La pregunta que surge de modo natural es, ¿yo, qué haría? En todos y cada uno de los roles que se presentan en este relato: el de hija agraviada, pero amante de su padre; el de hija relegada, el de esposa engañada, el de amante todavía, el de hijo político, el de sujeto afectado. ¿Cómo reaccionaría uno ante alguno de esos papeles? ¿Es probable que, en el hipotético caso de verse concernido, todo transcurriese de forma tan aséptica y natural como el director —François Ozon— y sus actrices (mayoría) nos dan a entender? No lo sé, pero cuesta verlo con esa desafección, esa falta absoluta de desapasionamiento.

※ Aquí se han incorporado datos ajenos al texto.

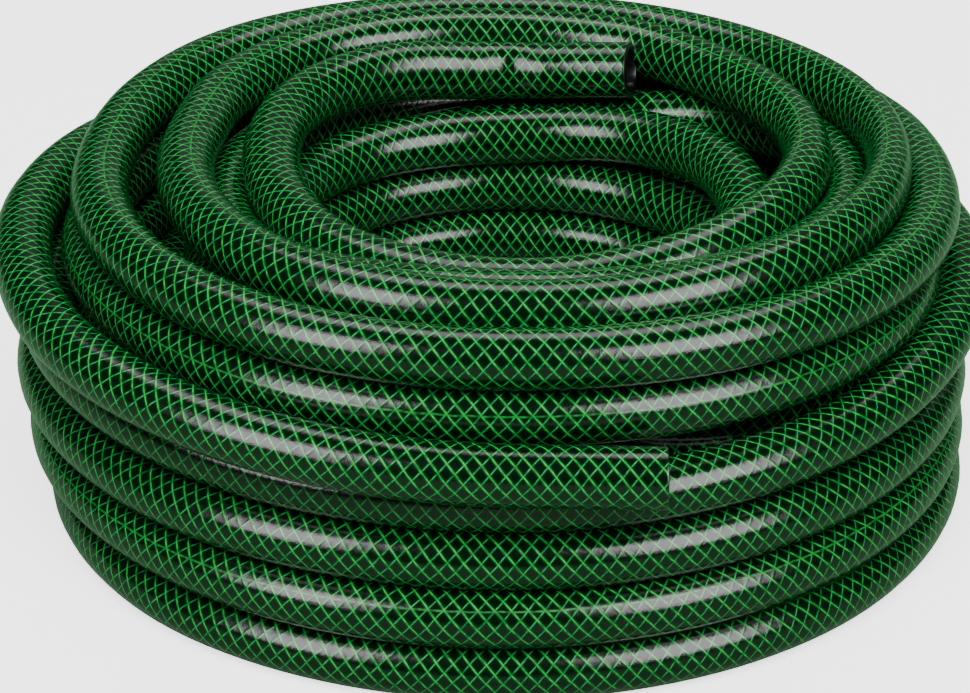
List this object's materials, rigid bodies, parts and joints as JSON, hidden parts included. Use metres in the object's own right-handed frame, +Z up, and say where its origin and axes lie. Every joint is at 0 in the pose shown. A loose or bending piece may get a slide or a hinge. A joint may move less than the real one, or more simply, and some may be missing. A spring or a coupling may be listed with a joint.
{
  "type": "garden hose",
  "caption": "Coil of half-inch green braided PVC garden hose, wound in a thick round stack of turns with both cut ends lying free.",
  "frame": {"origin": "centre of the floor under the coil", "axes": "+Z up along the coil's axis; +X the way that both cut ends face; -Y the front, where the outer end lies"},
  "size_m": [0.2854, 0.2852, 0.1136],
  "materials": {
    "hose_green": "gloss"
  },
  "bodies": {
    "root": {"hose_coil": "hose_green", "hose_inner_end": "hose_green", "hose_outer_end": "hose_green"}
  },
  "joints": []
}
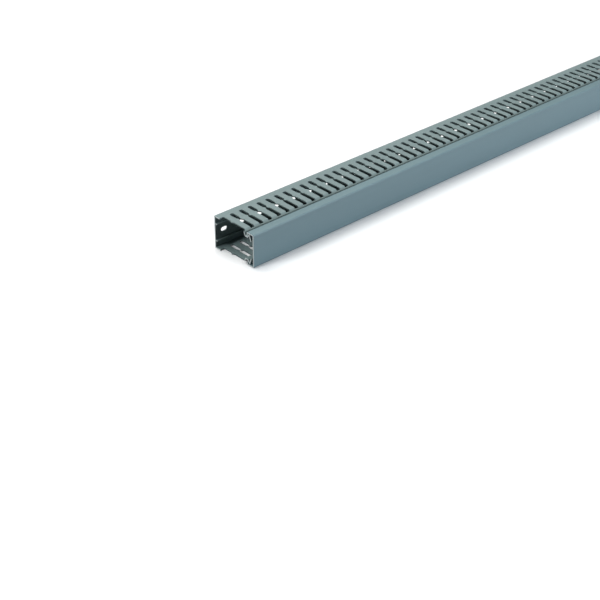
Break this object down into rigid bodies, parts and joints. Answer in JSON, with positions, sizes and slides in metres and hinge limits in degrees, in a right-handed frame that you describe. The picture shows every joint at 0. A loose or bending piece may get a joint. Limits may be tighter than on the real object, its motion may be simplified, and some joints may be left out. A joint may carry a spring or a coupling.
{
  "type": "slotted wire duct",
  "caption": "Grey plastic wire duct: a long channel with slotted side walls and mounting slots in its base, closed by a plain clip-on cover.",
  "frame": {"origin": "centre of the duct's footprint, on the surface that its lower slotted wall lies on", "axes": "+X along the duct, away from the sawn end with the shorter cover; +Y out of the base plate's back face; -Y out of the cover; +Z out of the upper slotted wall"},
  "size_m": [1, 0.061, 0.0395],
  "materials": {
    "channel_pvc": "rigid PVC, grey, extruded, satin",
    "cover_pvc": "rigid PVC, grey with a slight blue cast, extruded, satin"
  },
  "bodies": {
    "duct": {"base_channel": "channel_pvc"},
    "cover": {"cover": "cover_pvc"}
  },
  "joints": [
    {"name": "cover_slide", "type": "slide", "parent": "duct", "child": "cover", "axis": [1, 0, 0], "range_m": [-1.01, 1.01]}
  ]
}
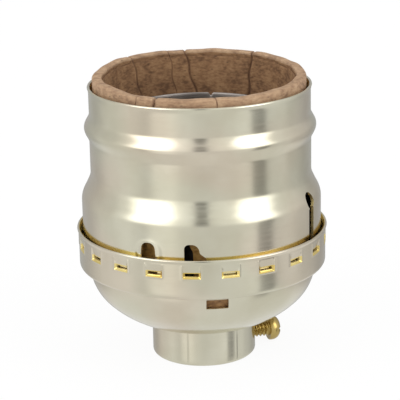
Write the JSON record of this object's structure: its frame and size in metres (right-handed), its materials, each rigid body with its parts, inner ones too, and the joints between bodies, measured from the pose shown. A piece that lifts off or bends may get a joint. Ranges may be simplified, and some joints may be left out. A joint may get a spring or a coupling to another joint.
{
  "type": "lamp holder",
  "caption": "Keyless screw lamp holder: pale brass shell with a rolled bead and fibre liner, in a slotted round cap with a short neck and a side set screw.",
  "frame": {"origin": "centre of the neck's flat lower face, on the lamp axis", "axes": "+Z along the lamp axis towards the lamp, -Y towards the front with the small arch, the wide notch and the cap's square hole, +X towards the set screw"},
  "size_m": [0.0398, 0.0398, 0.0458],
  "materials": {
    "shell_brass": "bright pale brass plate, clear lacquered",
    "fibre": "raw brown fibreboard",
    "screw_brass": "turned yellow brass",
    "insert_brass": "tapped brass",
    "moulding": "black phenolic moulding",
    "screw_shell_metal": "rolled aluminium sheet",
    "contact_brass": "stamped spring brass",
    "nickel_steel": "nickel-plated screw",
    "rivet_metal": "upset brass rivet"
  },
  "bodies": {
    "holder": {"cap": "shell_brass", "cap_liner": "fibre", "neck_insert": "insert_brass", "socket_base": "moulding", "screw_shell": "screw_shell_metal", "hot_terminal": "contact_brass", "neutral_terminal": "contact_brass", "hot_rivet": "rivet_metal", "neutral_rivet": "rivet_metal", "shell_rivet": "rivet_metal"},
    "shell": {"outer_shell": "shell_brass", "shell_liner": "fibre"},
    "set_screw": {"set_screw": "screw_brass"},
    "contact": {"centre_contact": "contact_brass"},
    "hot_screw": {"hot_terminal_screw": "screw_brass"},
    "neutral_screw": {"neutral_terminal_screw": "nickel_steel"}
  },
  "joints": [
    {"name": "shell_lift", "type": "slide", "parent": "holder", "child": "shell", "axis": [0, 0, 1], "range_m": [0, 0.03]},
    {"name": "set_screw_travel", "type": "slide", "parent": "holder", "child": "set_screw", "axis": [0.9613, 0.2756, 0], "range_m": [-0.0026, 0.0012]},
    {"name": "contact_flex", "type": "hinge", "parent": "holder", "child": "contact", "pos_m": [0, 0.0058, 0.0175], "axis": [1, 0, 0], "range_deg": [0, 5], "stiffness_Nm_per_rad": 0.02},
    {"name": "hot_screw_travel", "type": "slide", "parent": "holder", "child": "hot_screw", "axis": [1, 0, 0], "range_m": [0, 0.0022]},
    {"name": "neutral_screw_travel", "type": "slide", "parent": "holder", "child": "neutral_screw", "axis": [-1, 0, 0], "range_m": [0, 0.0022]}
  ]
}
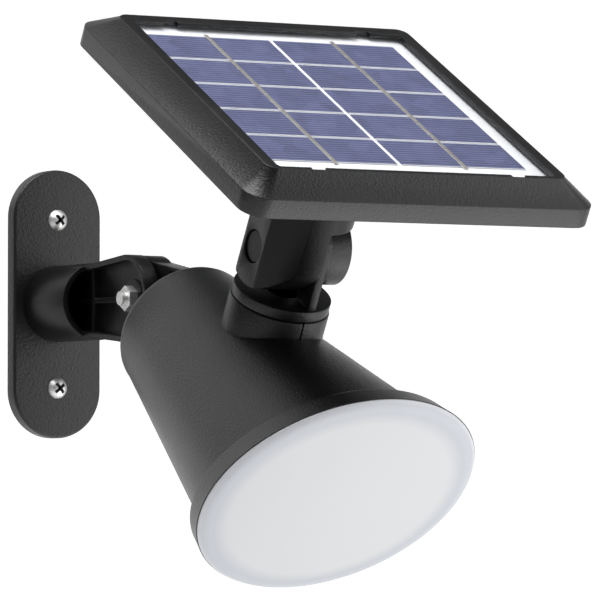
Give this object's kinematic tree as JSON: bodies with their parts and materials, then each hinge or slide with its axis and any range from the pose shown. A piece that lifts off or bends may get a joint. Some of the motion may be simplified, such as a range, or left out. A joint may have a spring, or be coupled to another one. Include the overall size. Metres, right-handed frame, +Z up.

Lo que sí queda manifiestamente claro, es la estupidez institucional de negar a una persona un derecho (el de disponer de su vida como le plazca si está capacitado para hacerlo y así lo dispone, o ha dispuesto en el pasado, antes de sucumbir a la enfermedad) que puede obtener en un país fronterizo (Bélgica, Suiza), siempre que se disponga del dinero para hacerlo. En España, desde hace algunos meses, por expreso deseo del afectado y con ayuda médica, se puede. Gratis. Valorémoslo.

Excelentes las interpretaciones de Sophie Marceau (bellísima), Geraldine Pailhas y André Dussollier en los papeles de hijas y padre respectivos.